(Collection entries)

^^^^

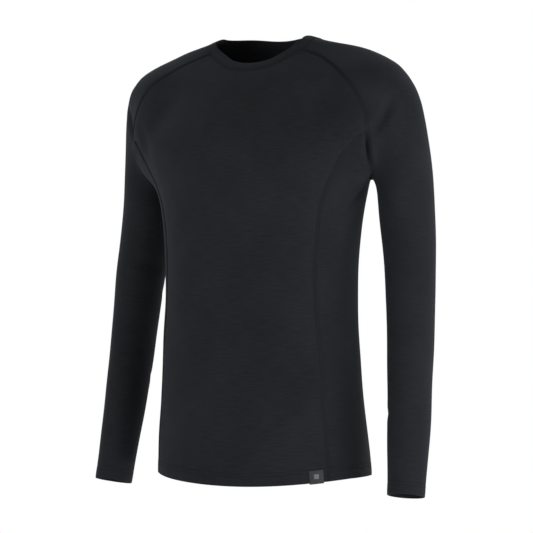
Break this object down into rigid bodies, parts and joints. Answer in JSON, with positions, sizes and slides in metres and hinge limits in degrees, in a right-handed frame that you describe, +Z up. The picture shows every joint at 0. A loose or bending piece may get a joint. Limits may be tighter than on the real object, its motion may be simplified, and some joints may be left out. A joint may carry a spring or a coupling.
{
  "type": "base layer top",
  "caption": "Long-sleeved crew-neck base layer top in fine knit with raglan sleeves, side panels and a narrow neckband, filled out as worn.",
  "frame": {"origin": "middle of the neck opening, on the line between the two highest points of the shoulders beside the neck, where the wearer's shoulders carry the garment", "axes": "+Z up the wearer's body, -Y to the front, +X to the wearer's left"},
  "size_m": [0.5902, 0.2418, 0.7207],
  "materials": {
    "jersey": "charcoal fine-gauge jersey knit",
    "neckband_jersey": "the same jersey, folded double",
    "label_tape": "woven satin tape, black"
  },
  "bodies": {
    "root": {"front": "jersey", "back": "jersey", "side_panel_left": "jersey", "side_panel_right": "jersey", "sleeve_left": "jersey", "sleeve_right": "jersey", "neckband": "neckband_jersey", "hem_label": "label_tape"}
  },
  "joints": []
}
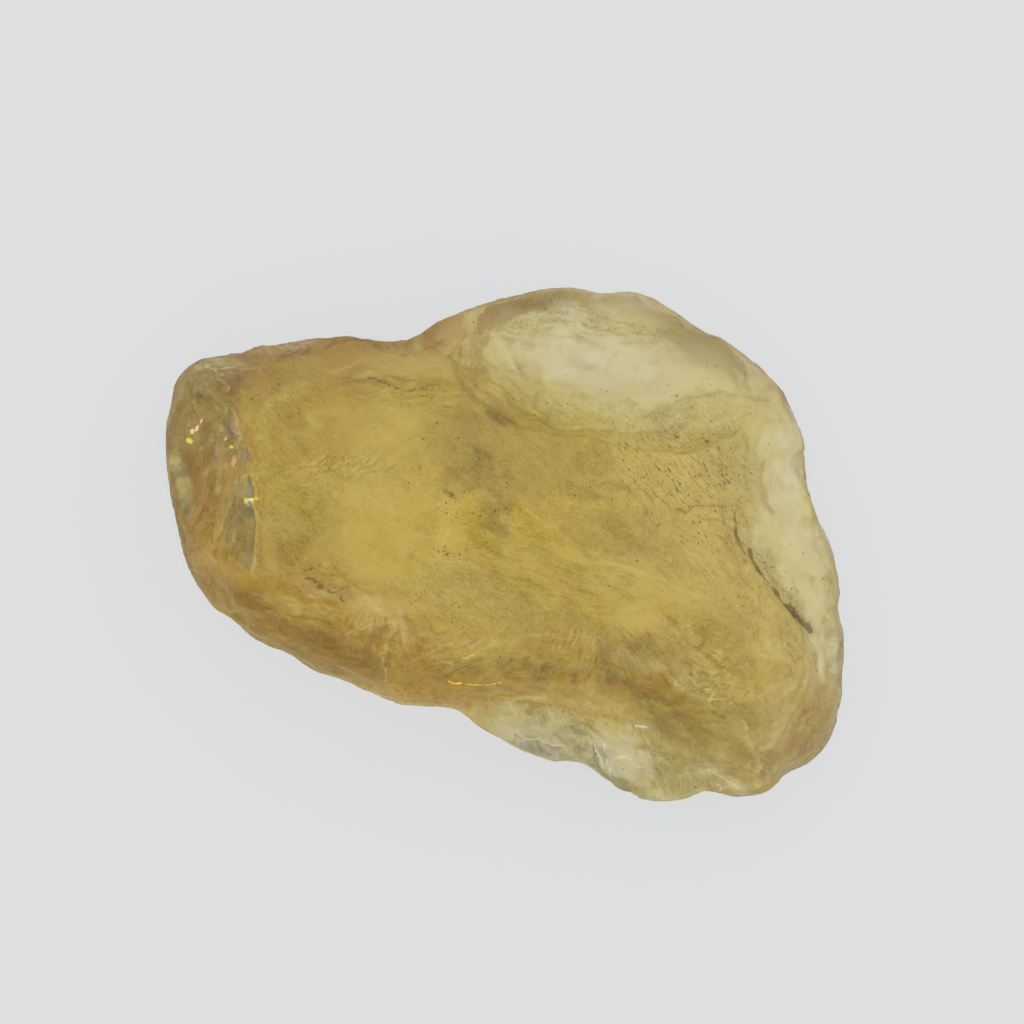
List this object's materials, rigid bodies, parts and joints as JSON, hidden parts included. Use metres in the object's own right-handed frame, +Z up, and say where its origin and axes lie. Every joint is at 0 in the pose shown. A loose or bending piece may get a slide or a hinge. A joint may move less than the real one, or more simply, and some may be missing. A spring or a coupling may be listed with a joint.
{
  "type": "rough citrine",
  "caption": "Rough golden-yellow citrine: one broken, see-through quartz stone with a flat-topped body, hollow fracture faces and sharp ridges, for display, set dressing or lapidary scenes.",
  "frame": {"origin": "middle of the stone's box, on the surface that it rests on", "axes": "+X along the stone's length, towards its broader end; +Z up, out of its broken flat top"},
  "size_m": [0.0424, 0.0322, 0.0165],
  "materials": {
    "citrine": "clear golden quartz with a frosted, finely broken skin"
  },
  "bodies": {
    "root": {"citrine": "citrine"}
  },
  "joints": []
}
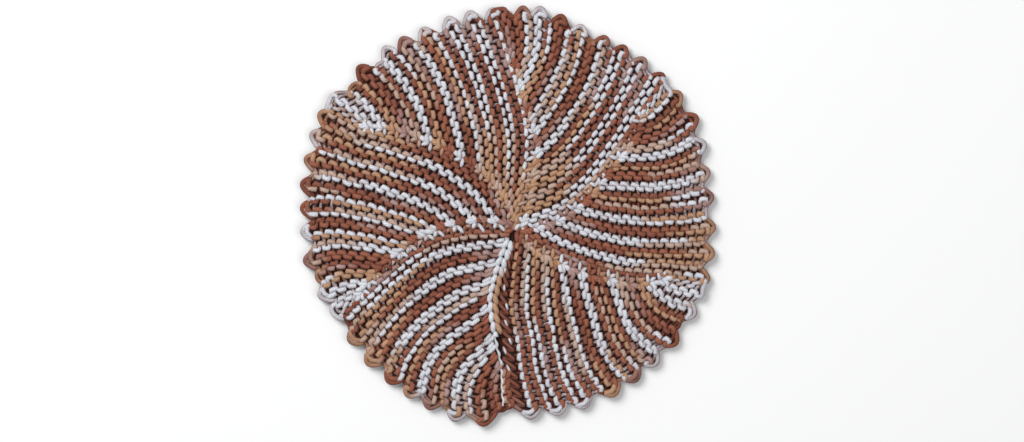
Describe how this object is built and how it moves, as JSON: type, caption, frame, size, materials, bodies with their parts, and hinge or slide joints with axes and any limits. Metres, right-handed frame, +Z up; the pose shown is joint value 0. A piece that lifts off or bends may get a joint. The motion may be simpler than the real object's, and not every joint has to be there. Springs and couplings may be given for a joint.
{
  "type": "round knitted dishcloth",
  "caption": "Round hand-knitted cotton dishcloth in garter stitch, worked in short-row wedges that swirl from the middle to a scalloped rim, for washing and wiping dishes.",
  "frame": {"origin": "on the surface the cloth lies on, under the middle of its outline seen from above", "axes": "+Z is up out of the right side; +Y runs toward the top of the picture; +X runs toward its right"},
  "size_m": [0.2124, 0.215, 0.0061],
  "materials": {
    "cotton_yarn": "matt plied cotton yarn, dyed in runs of dark brown, tan, beige, mauve and pale blue-white"
  },
  "bodies": {
    "root": {"dishcloth": "cotton_yarn"}
  },
  "joints": []
}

^^^^

WHAT YOU NEED TO DO - Every line above should be printed again exactly as it stands.

ANSWER BELOW -
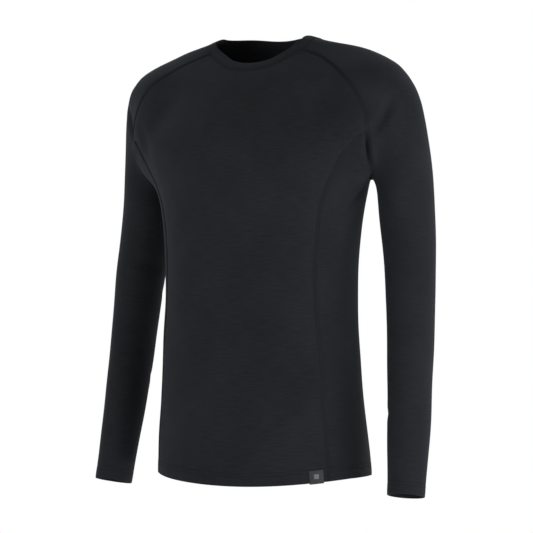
Break this object down into rigid bodies, parts and joints. Answer in JSON, with positions, sizes and slides in metres and hinge limits in degrees, in a right-handed frame that you describe, +Z up. The picture shows every joint at 0. A loose or bending piece may get a joint. Limits may be tighter than on the real object, its motion may be simplified, and some joints may be left out. A joint may carry a spring or a coupling.
{
  "type": "base layer top",
  "caption": "Long-sleeved crew-neck base layer top in fine knit with raglan sleeves, side panels and a narrow neckband, filled out as worn.",
  "frame": {"origin": "middle of the neck opening, on the line between the two highest points of the shoulders beside the neck, where the wearer's shoulders carry the garment", "axes": "+Z up the wearer's body, -Y to the front, +X to the wearer's left"},
  "size_m": [0.5902, 0.2418, 0.7207],
  "materials": {
    "jersey": "charcoal fine-gauge jersey knit",
    "neckband_jersey": "the same jersey, folded double",
    "label_tape": "woven satin tape, black"
  },
  "bodies": {
    "root": {"front": "jersey", "back": "jersey", "side_panel_left": "jersey", "side_panel_right": "jersey", "sleeve_left": "jersey", "sleeve_right": "jersey", "neckband": "neckband_jersey", "hem_label": "label_tape"}
  },
  "joints": []
}
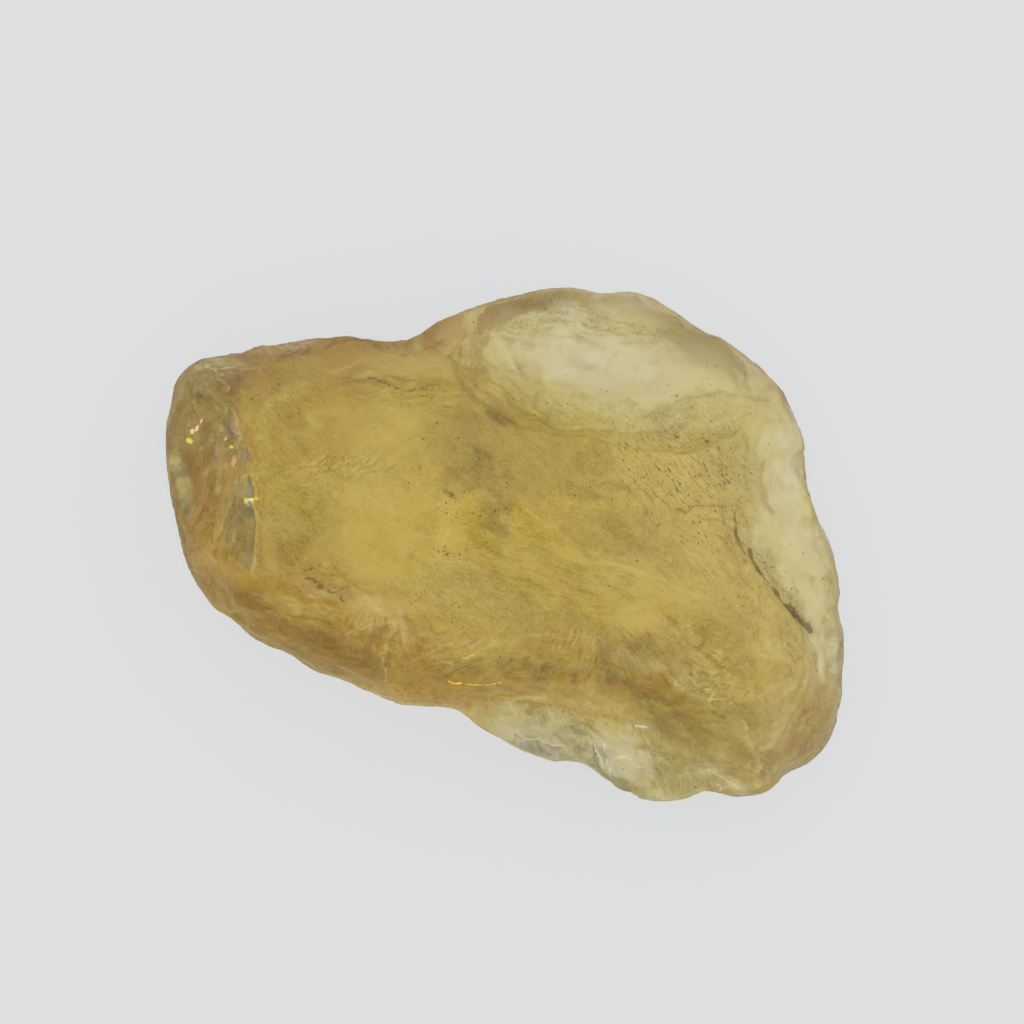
List this object's materials, rigid bodies, parts and joints as JSON, hidden parts included. Use metres in the object's own right-handed frame, +Z up, and say where its origin and axes lie. Every joint is at 0 in the pose shown. A loose or bending piece may get a slide or a hinge. A joint may move less than the real one, or more simply, and some may be missing. A spring or a coupling may be listed with a joint.
{
  "type": "rough citrine",
  "caption": "Rough golden-yellow citrine: one broken, see-through quartz stone with a flat-topped body, hollow fracture faces and sharp ridges, for display, set dressing or lapidary scenes.",
  "frame": {"origin": "middle of the stone's box, on the surface that it rests on", "axes": "+X along the stone's length, towards its broader end; +Z up, out of its broken flat top"},
  "size_m": [0.0424, 0.0322, 0.0165],
  "materials": {
    "citrine": "clear golden quartz with a frosted, finely broken skin"
  },
  "bodies": {
    "root": {"citrine": "citrine"}
  },
  "joints": []
}
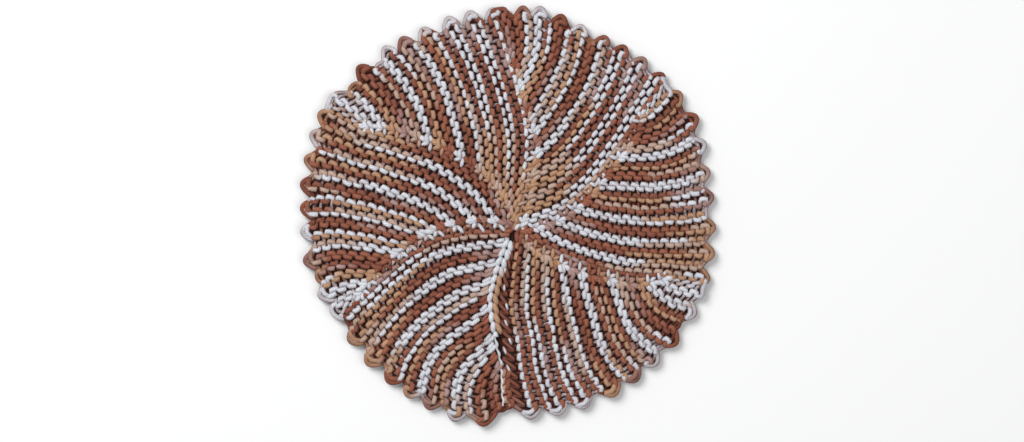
Describe how this object is built and how it moves, as JSON: type, caption, frame, size, materials, bodies with their parts, and hinge or slide joints with axes and any limits. Metres, right-handed frame, +Z up; the pose shown is joint value 0. A piece that lifts off or bends may get a joint. The motion may be simpler than the real object's, and not every joint has to be there. Springs and couplings may be given for a joint.
{
  "type": "round knitted dishcloth",
  "caption": "Round hand-knitted cotton dishcloth in garter stitch, worked in short-row wedges that swirl from the middle to a scalloped rim, for washing and wiping dishes.",
  "frame": {"origin": "on the surface the cloth lies on, under the middle of its outline seen from above", "axes": "+Z is up out of the right side; +Y runs toward the top of the picture; +X runs toward its right"},
  "size_m": [0.2124, 0.215, 0.0061],
  "materials": {
    "cotton_yarn": "matt plied cotton yarn, dyed in runs of dark brown, tan, beige, mauve and pale blue-white"
  },
  "bodies": {
    "root": {"dishcloth": "cotton_yarn"}
  },
  "joints": []
}